Actually, the decision is more in favor of a construction company that was used by R-II as a subcontractor in the construction and development of the seven-hectare property of the Army. The decision only serves as the legal basis for the payment by the BCDA to the subcontractor of some P54 million that the latter is claiming to be due it.

Specifically, the development project called for the design and construction of a four-story medium-rise Officers Quarters in Fort Bonifacio, Taguig City.

R-II sewed up the construction agreement with BCDA in September 1997 (wasn’t that the year of the Asian currency crisis that started with the Thai baht?).

“To comply with the structural works, R-II Builders sub-contracted the services to Mivan Builders Inc. (Mivan).

“In the course of the construction of the project, the works of the R-II and Mivan overlapped. Thus, Mivan’s works included installations of plumbing, sanitary and electrical items which were supposed to be done by R-II”

When the time came for an accounting of what Mivan had done for R-II as subcontractor, however, R-II refused to pay. Mivan had no recourse but to seek the intercession of Tecphil Inc., the project manager.

As it turned out, Tecphil upheld all the claims of Mivan which, despite R-II’s protestations to the contrary, were actually covered under “Item 4.10, variations agreed upon between Mivan and R-II, amounting to P40,719,802.41” as part of the subcontract.

Actually, all told, Mivan is claiming that R-II owes it a total of P212.76 million. The P40.7 million—representing 19.14 percent of its total claims against R-II—is immediately due and demandable now that the CA has come out with its verdict. (This does not yet include a sizable amount representing the value-added tax and interest on the cost of money of 6 percent annually from the date of CA decision.)

In refusing to pay Mivan, R-II appealed to the Construction Industry Arbitration Commission (CIAC). On September 1, 2009, it came out with the decision throwing out all money claims of Mivan.

It was at this point that the BCDA took up the cudgels for Mivan, all of whose claims had been upheld by Tecphil, project manager. It filed a petition for certiorari or review assailing CIAC’s assumption of jurisdiction over what was clearly not a construction dispute.

As may be expected, cases involving money claims are often tedious, dragging and boring (offering excitement only to the litigants). The case culminated in R-II petitioning the CA to uphold the CIAC verdict on the money dispute. This petition then became the basis for its final and executory decision to compel R-II to pay its money claims.

To cut to the chase, the CA’s Sixth Division, composed of Associate Justices Ramon M. Bato Jr., Juan Q. Enriquez Jr. and Florito S. Molino, were unanimous in their verdict.
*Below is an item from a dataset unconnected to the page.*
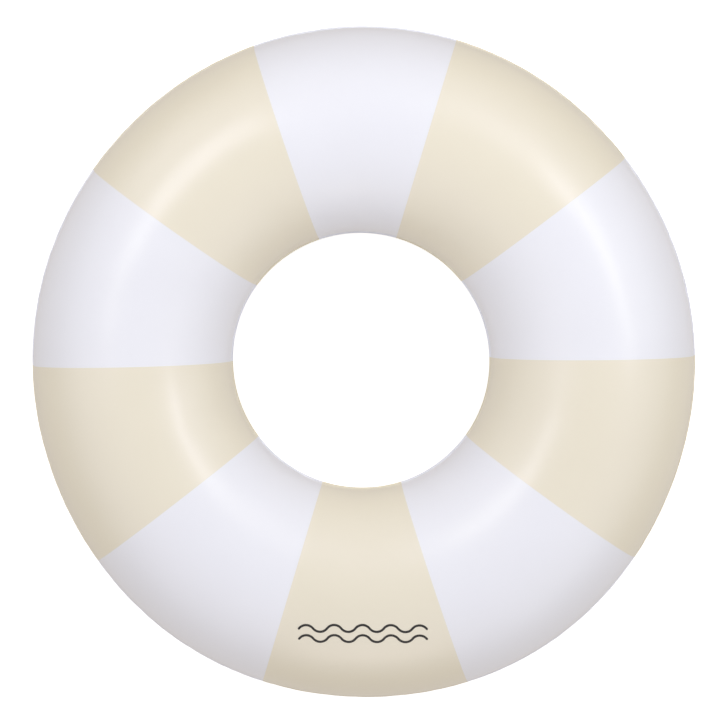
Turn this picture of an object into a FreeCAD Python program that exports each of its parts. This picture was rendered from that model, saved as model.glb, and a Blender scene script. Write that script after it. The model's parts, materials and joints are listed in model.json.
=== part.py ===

Their verdict was that not only had the CIAC overstepped its bounds by taking over the case, but also that Mivan’s claims were all justified and just.

To think that the awarded amount is less than 20 percent of Mivan’s total claims against R-II certainly does not bode well for R-II.

Mivan seems to have gotten into this project by the book, which is more than one can say for R-II.

Reghis Romero II first became a controversial business figure when he won the multibillion-peso Smokey Mountain Develoment Project through R-II, which had a paid-up capital of only P500,000. That was during the presidency of Fidel V. Ramos, to whom Romero was reportedly very close.

It did not take long, however, before it became evident that R-II did not have the financial muscle or the backing of banks to see the project through. The government had to abruptly take over the world showcase project, with huge equity inputs just to continue what R-II had failed to do.

The irony of it all is that Romero has filed all sorts of lawsuits against the government, particularly the Home Guaranty Corp., probably in the hope of squeezing additional payments for his aborted participation in the project.

How controversial can a businessman get?